Sea sponges… Big, natural or synthetic sponges, to apply colors in very organic marbling effects.
99%-diluted-acrylics….commercial transluscent acrylic inks diluted with alcohol for even more transparency.
Skin Illustrator…alcohol-based make-ups that act like the 99%-acrylic mixes; available in liquid or solid form from Premiere Products inc.
Spatter…my preferred way for making paint jobs interesting and life-like…basically ‘spitting’ of small drops with diverse techniques, including the ‘tooth brush’ trick, or the ‘low-pressure-fully-opened-tip-airbrush’ trick…(subject of my next article)
Packed for set…ready to apply…
Once the pieces were glued to Sam, using Pros-Aide glue, the ‘matching’ work started, between foam and real skin;
Having packed whatever colors I used back at the shop, to bring to set, I re-use all the same tones and techniques to blend the edges of the pieces into the skin, adding the same types of textures and colors we put on the prosthetics back at the shop, but to a lesser degree of intensity, since human skin is already translucent.
Marbling with skin tones and reds especially on blending edges and flat-looking areas; veining with the IWATA HP-B using purples and blacks; shading with the IWATA HP-C using mostly dark reds and greens…
…plus some more tints that my ‘eye’ calls for, based on the lights used by the cinematographer.
Toning down colors on one side (real skin), and adding colors on the other side (foam latex) eventually bringing them to the same level of texture and tone, making this make-up look like a realistic entity, organic and uniform.
NOTE on transluscency:
my personal theory on this, based on the magical ‘color wheel’…
it is better to use 2 different colors, overlapping, than using any of the pure ones alone. Let me give you an example. If I need GREEN somewhere, to cancel RED or add some interest to that area, I add BLUE and then YELLOW, on top of each other, unevenly, instead of the straight green! Same goes for shadows; if you want a BROWN shadow, use RED and GREEN overlapping instead of the pure brown. It always did wonders for me, but only after some practice on ratios. The airbrush is the perfect tool to do that, by the way, preventing ‘muddying’ and ‘greying’. Try it.

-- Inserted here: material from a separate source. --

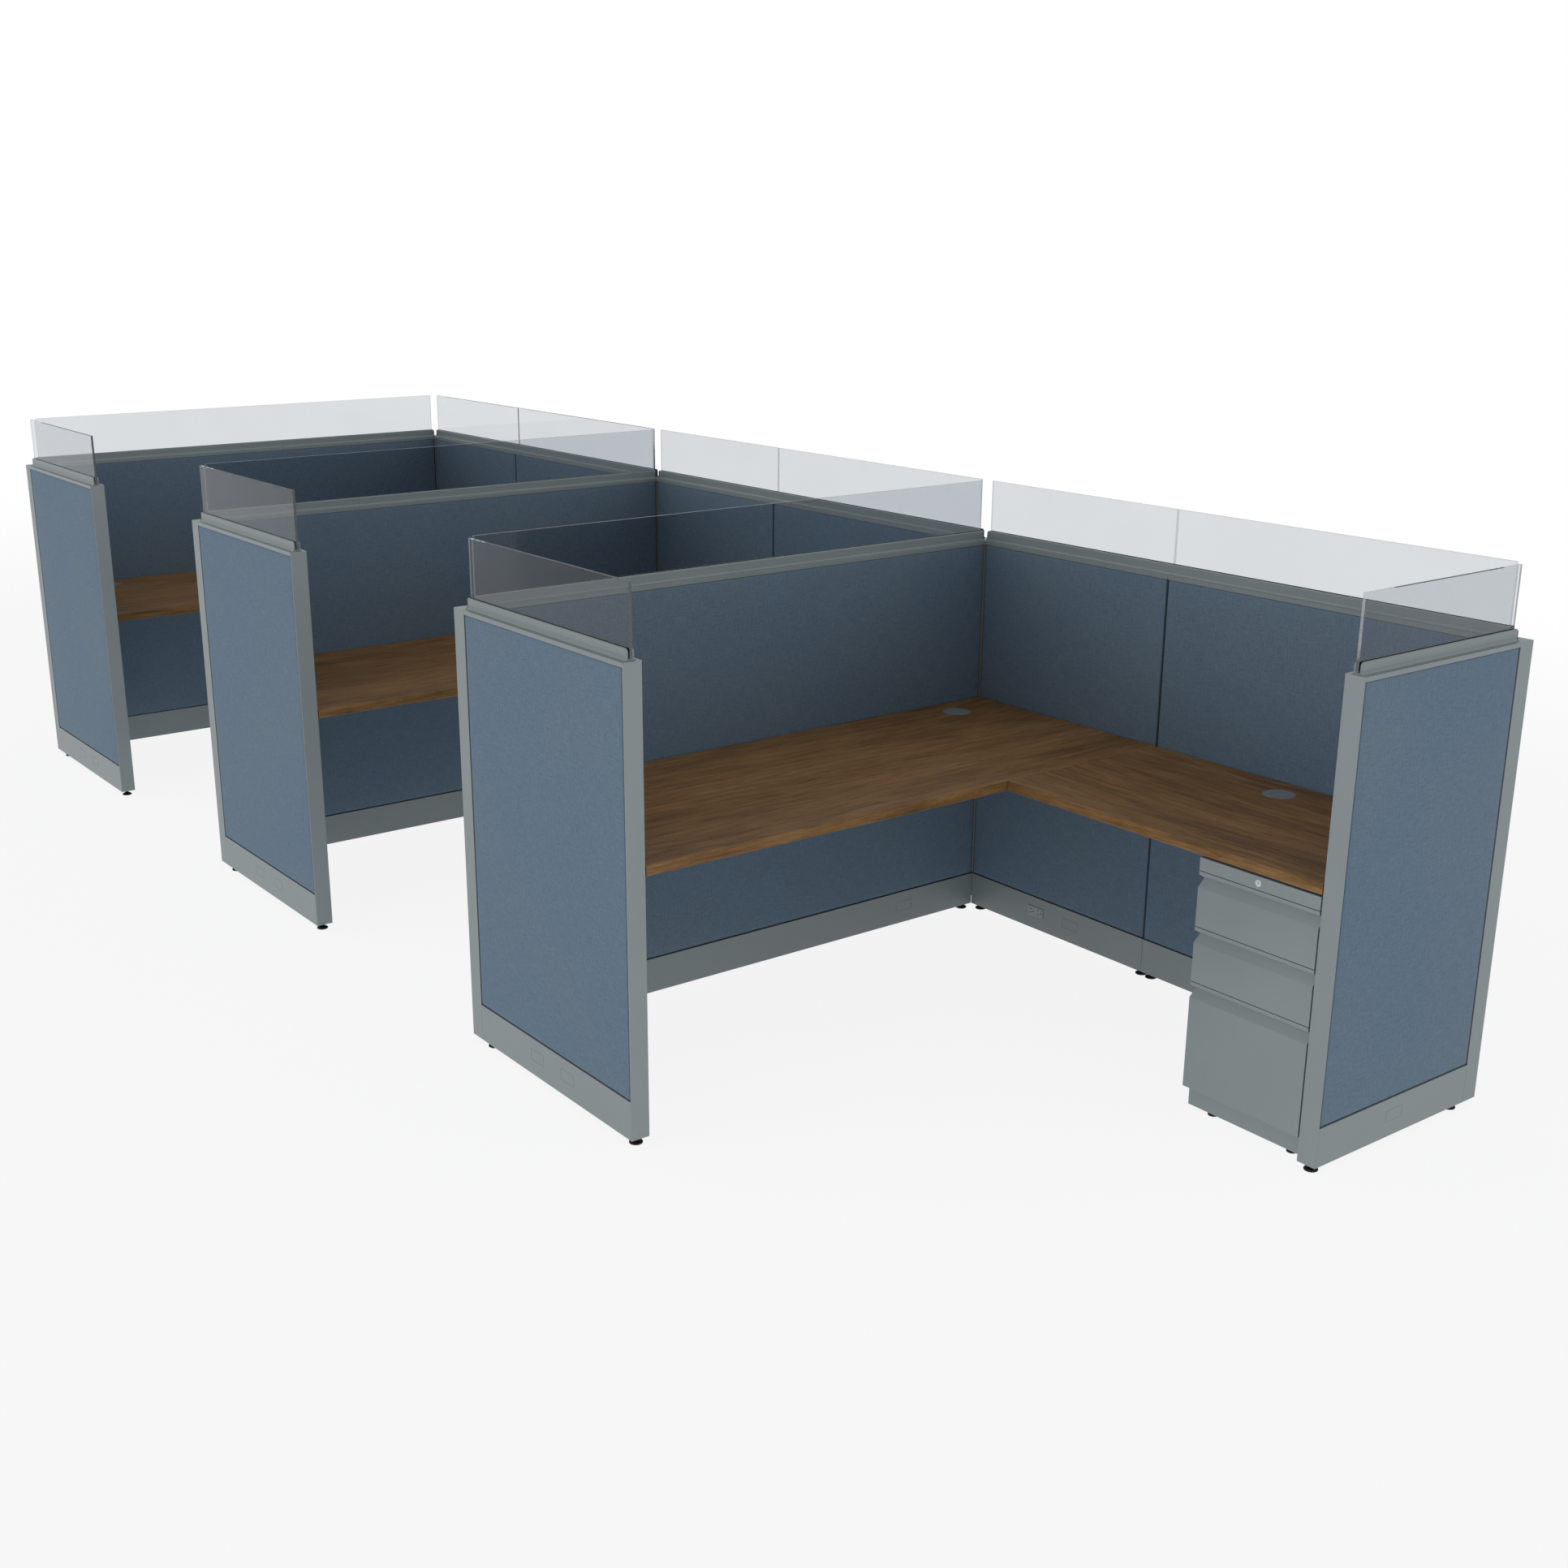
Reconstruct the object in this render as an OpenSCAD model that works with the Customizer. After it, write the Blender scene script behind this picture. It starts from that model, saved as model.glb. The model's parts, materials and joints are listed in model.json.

Once the pieces are blended off nicely, and the werewolf transfo stage seems complete, I use different more colors, subtly and in specific areas, to give the piece dimension and ‘interest’. (skin defects, bruises, birth marks, shaved hair undertones, nipples, veins, freckles, scratches, etc.)
Final touches were done with PPI’s Skin Illustrator colors, liquid (using an airbrush) and palette form (using brushes); as for most of my painting work, subtle ‘spatter mist’ was the last thing I did.
There you go, a human with realistic-looking protruding bones, and his 2x stunt doubles;
four make-up effects artists, 5 hours, some CG-growing hair, inflating bladders, and good acting!
Remember, the final look achieved by combining different techniques, paints and tools always beats using just one of any!
It is more things to carry to set in the AM, but well worth it in the end.
I am proud to say that this first season of ‘Being Human’ has garnered Lifemaker FX, a 2011 GEMIMI AWARDS nomination (basically, the canadian Emmys!) going head-to-head with ‘Stargate’, ‘The Kennedys’, and ‘Pillars of the Earth’.
Thanks team Lifemaker…Thanks SyFy Network…Thanks Iwata Airbrushes!